Requirements:
Beginning with the first line of the data below, reproduce every line unchanged, ending with the line that holds "along the axle.".

Data records:
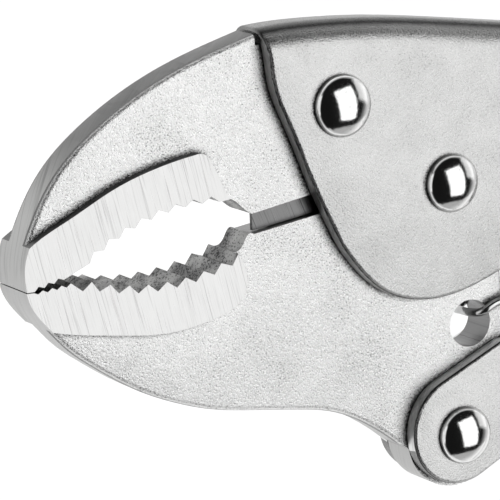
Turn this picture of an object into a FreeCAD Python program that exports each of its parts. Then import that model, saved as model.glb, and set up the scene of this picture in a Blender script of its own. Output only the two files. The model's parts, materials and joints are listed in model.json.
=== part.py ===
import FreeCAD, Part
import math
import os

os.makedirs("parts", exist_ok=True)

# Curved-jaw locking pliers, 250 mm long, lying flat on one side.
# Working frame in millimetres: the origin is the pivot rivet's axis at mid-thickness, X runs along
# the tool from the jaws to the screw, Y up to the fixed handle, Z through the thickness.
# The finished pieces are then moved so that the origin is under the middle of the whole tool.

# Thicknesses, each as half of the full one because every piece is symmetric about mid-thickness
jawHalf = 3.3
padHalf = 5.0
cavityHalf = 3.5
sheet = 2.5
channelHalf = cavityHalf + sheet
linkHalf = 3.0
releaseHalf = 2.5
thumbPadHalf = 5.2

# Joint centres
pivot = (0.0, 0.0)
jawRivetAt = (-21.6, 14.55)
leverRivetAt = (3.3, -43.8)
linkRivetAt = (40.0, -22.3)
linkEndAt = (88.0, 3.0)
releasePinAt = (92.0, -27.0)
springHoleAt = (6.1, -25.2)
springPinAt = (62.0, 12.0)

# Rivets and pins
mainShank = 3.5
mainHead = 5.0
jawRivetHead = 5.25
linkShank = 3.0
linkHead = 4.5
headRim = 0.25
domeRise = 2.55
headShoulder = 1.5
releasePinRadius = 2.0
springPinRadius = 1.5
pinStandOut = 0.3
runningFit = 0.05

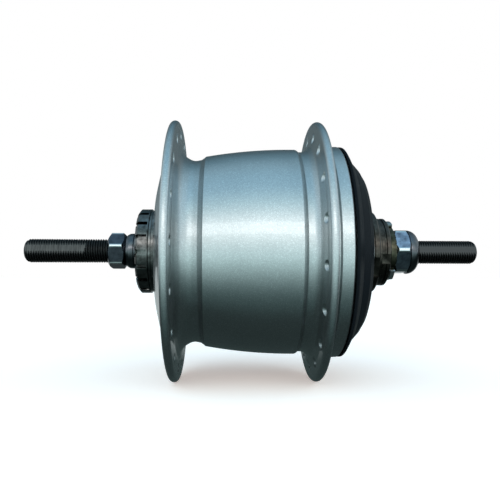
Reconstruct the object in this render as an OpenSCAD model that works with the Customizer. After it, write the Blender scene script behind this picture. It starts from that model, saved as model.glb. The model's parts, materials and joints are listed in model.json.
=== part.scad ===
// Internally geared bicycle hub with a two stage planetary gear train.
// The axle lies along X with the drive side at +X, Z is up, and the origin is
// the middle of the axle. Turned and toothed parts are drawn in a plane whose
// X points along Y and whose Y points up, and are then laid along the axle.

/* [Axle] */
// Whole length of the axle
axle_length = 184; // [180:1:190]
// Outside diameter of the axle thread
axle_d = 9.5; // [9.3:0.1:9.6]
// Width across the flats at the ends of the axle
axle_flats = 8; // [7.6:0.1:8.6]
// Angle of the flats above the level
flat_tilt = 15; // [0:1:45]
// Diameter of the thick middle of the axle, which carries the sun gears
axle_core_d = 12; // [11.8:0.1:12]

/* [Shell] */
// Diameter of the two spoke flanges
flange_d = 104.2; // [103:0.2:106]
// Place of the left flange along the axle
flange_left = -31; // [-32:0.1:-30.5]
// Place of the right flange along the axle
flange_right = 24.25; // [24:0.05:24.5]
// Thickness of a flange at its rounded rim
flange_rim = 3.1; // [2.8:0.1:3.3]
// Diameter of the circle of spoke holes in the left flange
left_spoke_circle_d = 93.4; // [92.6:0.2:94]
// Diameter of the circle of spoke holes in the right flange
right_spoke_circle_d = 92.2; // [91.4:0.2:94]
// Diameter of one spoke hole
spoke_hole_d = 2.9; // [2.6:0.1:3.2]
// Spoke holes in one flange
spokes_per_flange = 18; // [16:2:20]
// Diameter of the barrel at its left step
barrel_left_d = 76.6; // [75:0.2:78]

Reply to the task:
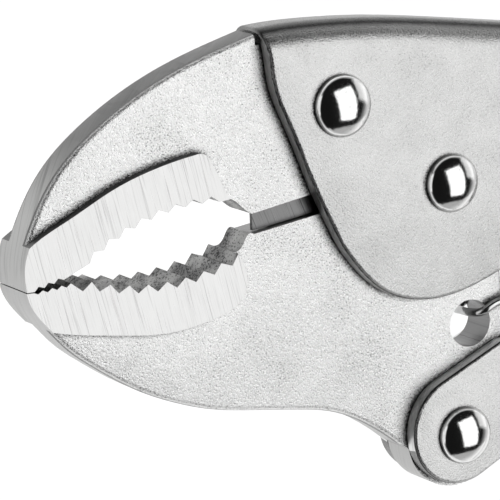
Turn this picture of an object into a FreeCAD Python program that exports each of its parts. Then import that model, saved as model.glb, and set up the scene of this picture in a Blender script of its own. Output only the two files. The model's parts, materials and joints are listed in model.json.
=== part.py ===
import FreeCAD, Part
import math
import os

os.makedirs("parts", exist_ok=True)

# Curved-jaw locking pliers, 250 mm long, lying flat on one side.
# Working frame in millimetres: the origin is the pivot rivet's axis at mid-thickness, X runs along
# the tool from the jaws to the screw, Y up to the fixed handle, Z through the thickness.
# The finished pieces are then moved so that the origin is under the middle of the whole tool.

# Thicknesses, each as half of the full one because every piece is symmetric about mid-thickness
jawHalf = 3.3
padHalf = 5.0
cavityHalf = 3.5
sheet = 2.5
channelHalf = cavityHalf + sheet
linkHalf = 3.0
releaseHalf = 2.5
thumbPadHalf = 5.2

# Joint centres
pivot = (0.0, 0.0)
jawRivetAt = (-21.6, 14.55)
leverRivetAt = (3.3, -43.8)
linkRivetAt = (40.0, -22.3)
linkEndAt = (88.0, 3.0)
releasePinAt = (92.0, -27.0)
springHoleAt = (6.1, -25.2)
springPinAt = (62.0, 12.0)

# Rivets and pins
mainShank = 3.5
mainHead = 5.0
jawRivetHead = 5.25
linkShank = 3.0
linkHead = 4.5
headRim = 0.25
domeRise = 2.55
headShoulder = 1.5
releasePinRadius = 2.0
springPinRadius = 1.5
pinStandOut = 0.3
runningFit = 0.05

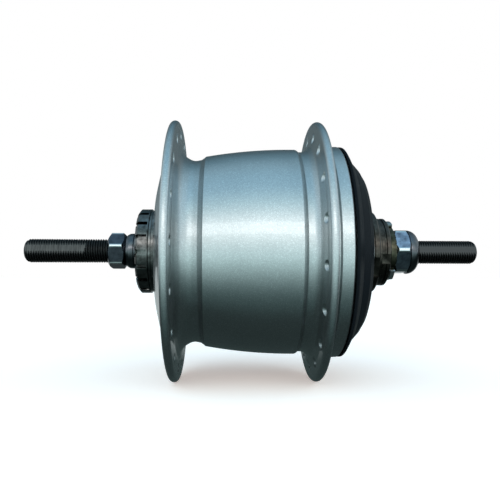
Reconstruct the object in this render as an OpenSCAD model that works with the Customizer. After it, write the Blender scene script behind this picture. It starts from that model, saved as model.glb. The model's parts, materials and joints are listed in model.json.
=== part.scad ===
// Internally geared bicycle hub with a two stage planetary gear train.
// The axle lies along X with the drive side at +X, Z is up, and the origin is
// the middle of the axle. Turned and toothed parts are drawn in a plane whose
// X points along Y and whose Y points up, and are then laid along the axle.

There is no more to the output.